5 Procedural Note (Hypothetical Questions) [1985] 1 NZLR 386.
[20] The evidence of the officer under cross-examination, Mr Miller’s signed acknowledgment that the evidential breath test he had just undergone had given a positive result of 493 micrograms of alcohol per litre of breath, and his election to have a blood test stand in the way of this aspect of the appeal.

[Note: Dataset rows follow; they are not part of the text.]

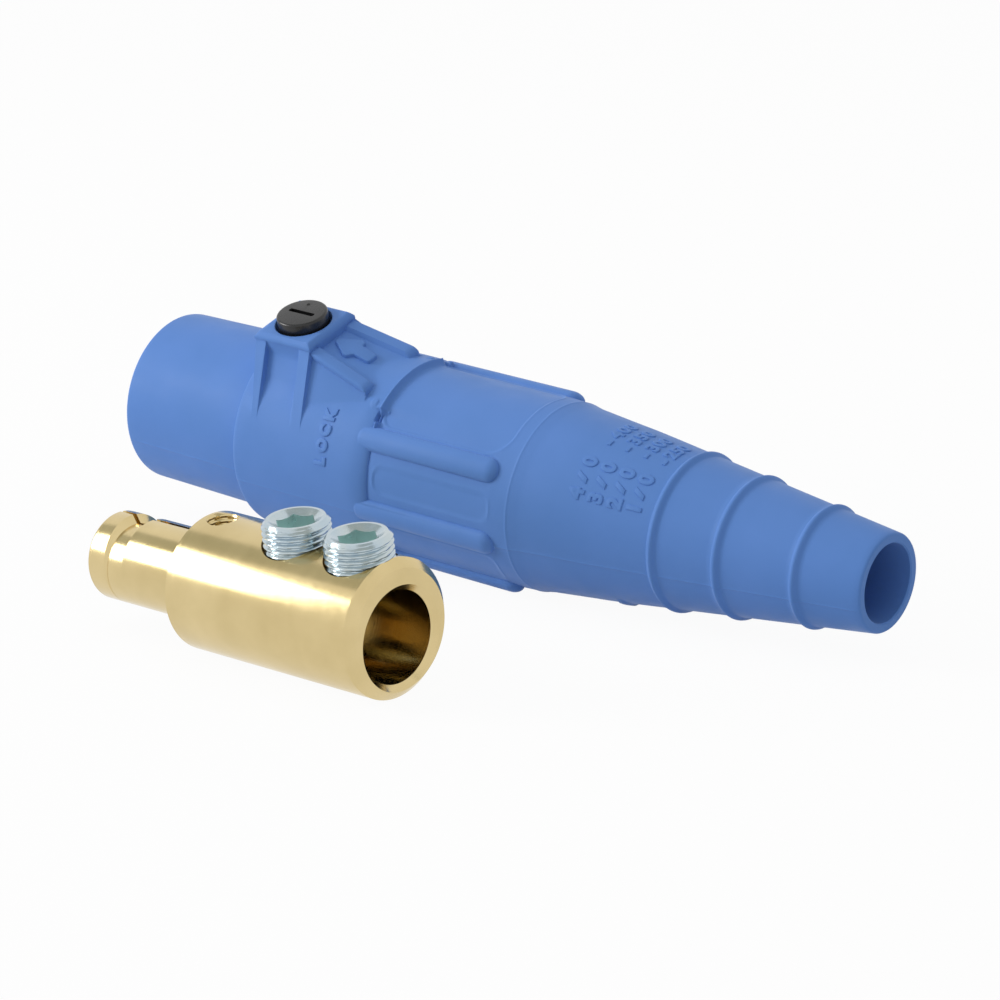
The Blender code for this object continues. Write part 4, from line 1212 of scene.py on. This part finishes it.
def make_grey_card():
    """A grey card above the object that only its metal and gloss reflect."""
    card = level_sheet("grey_card", (-2.4, -0.56), (0.8, 0.12), 1.1)
    material, _, shader = new_material("grey_card", (0.0, 0.0, 0.0), 1.0)
    set_sockets(shader, {"Emission Color": (0.55, 0.57, 0.54, 1.0), "Emission Strength": 1.0})
    card.data.materials.append(material)
    adjust(card, visible_camera=False, visible_diffuse=False, visible_shadow=False)


def make_world():
    world = bpy.data.worlds.new("studio")
    world.use_nodes = True
    tree = world.node_tree
    background = tree.nodes["Background"]
    set_sockets(background, {"Color": (1.0, 1.0, 1.0, 1.0), "Strength": 0.47})
    output = tree.nodes["World Output"]
    tree.links.new(white_for_camera(tree, background.outputs[0], 1.0), output.inputs["Surface"])
    bpy.context.scene.world = world


def area_light(name, location, target, size, power, in_gloss=True):
    light = bpy.data.lights.new(name, "AREA")
    adjust(light, energy=power, shape="SQUARE", size=size)
    turn = (Vector(target) - Vector(location)).to_track_quat("-Z", "Y").to_euler()
    adjust(add_object(name, light), location=location, visible_glossy=in_gloss, rotation_euler=turn)


def make_camera():
    target = mouth + Vector(VIEW_TARGET)
    back = Vector((math.sin(VIEW_AZIMUTH) * math.cos(VIEW_ELEVATION),
                   -math.cos(VIEW_AZIMUTH) * math.cos(VIEW_ELEVATION), math.sin(VIEW_ELEVATION)))
    camera = bpy.data.cameras.new("camera")
    lens = FOCAL_PIXELS * SENSOR_WIDTH / PHOTO_PIXELS
    adjust(camera, sensor_width=SENSOR_WIDTH, lens=lens, clip_start=0.05)
    obj = add_object("camera", camera)
    turn = back.to_track_quat("Z", "Y").to_euler()
    adjust(obj, location=target + back * VIEW_DISTANCE, rotation_euler=turn)
    bpy.context.scene.camera = obj


make_floor()
make_world()
area_light("key_softbox", (-0.86, -0.61, 0.49), (0, 0, 0.02), 0.5, 7.0)
area_light("overhead_fill", (-0.1, -0.1, 1.0), (0, 0, 0), 1.2, 2.6, in_gloss=False)
make_grey_card()
make_camera()
bpy.context.scene.view_settings.view_transform = "Standard"
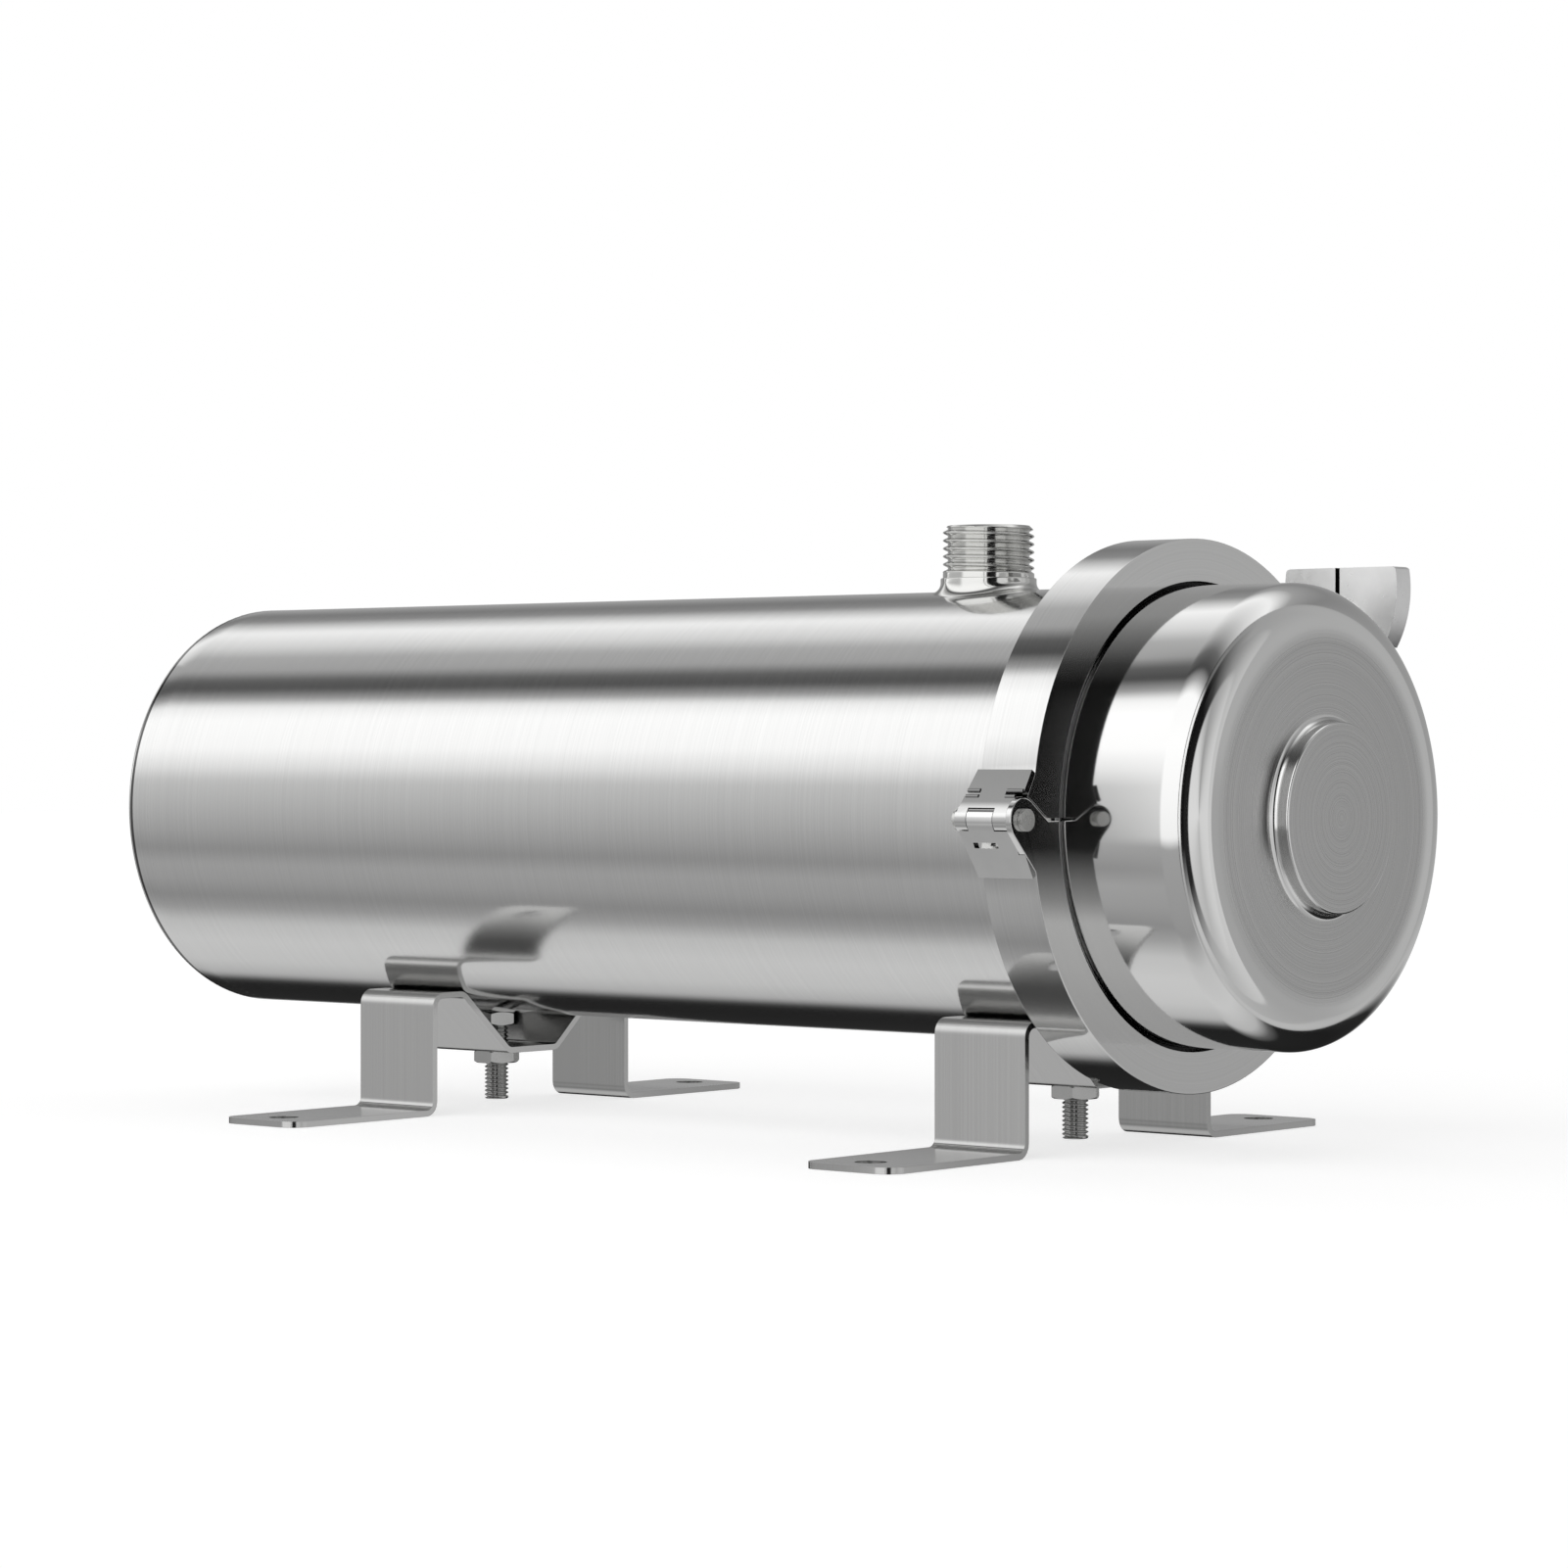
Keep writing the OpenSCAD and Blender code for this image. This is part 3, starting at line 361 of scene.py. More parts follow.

[21] A further and central difficulty in the appellant’s case is the fact that the proportion of alcohol in the appellant’s blood exceeded 80 milligrams per 100 millilitres of blood. Even had there been trial error, unless it was capable of affecting the outcome the appeal court will not quash the conviction. For an appeal court to be satisfied that a miscarriage of justice has occurred the Court must be satisfied that the irregularity in question has created a real risk that the outcome of the trial was affected or has resulted in an unfair trial or a trial that was a nullity.6
[22] This is far from such a case. The appellant has demonstrated no real risk that the trial was unfair or that its outcome was affected.
Result
[23]The appeal against conviction is dismissed.
Karen Clark J
Solicitors:
Fairbrother Family Law, Napier for Appellant Crown Solicitor, Napier for Respondent
6 Criminal Procedure Act 2011, s 232.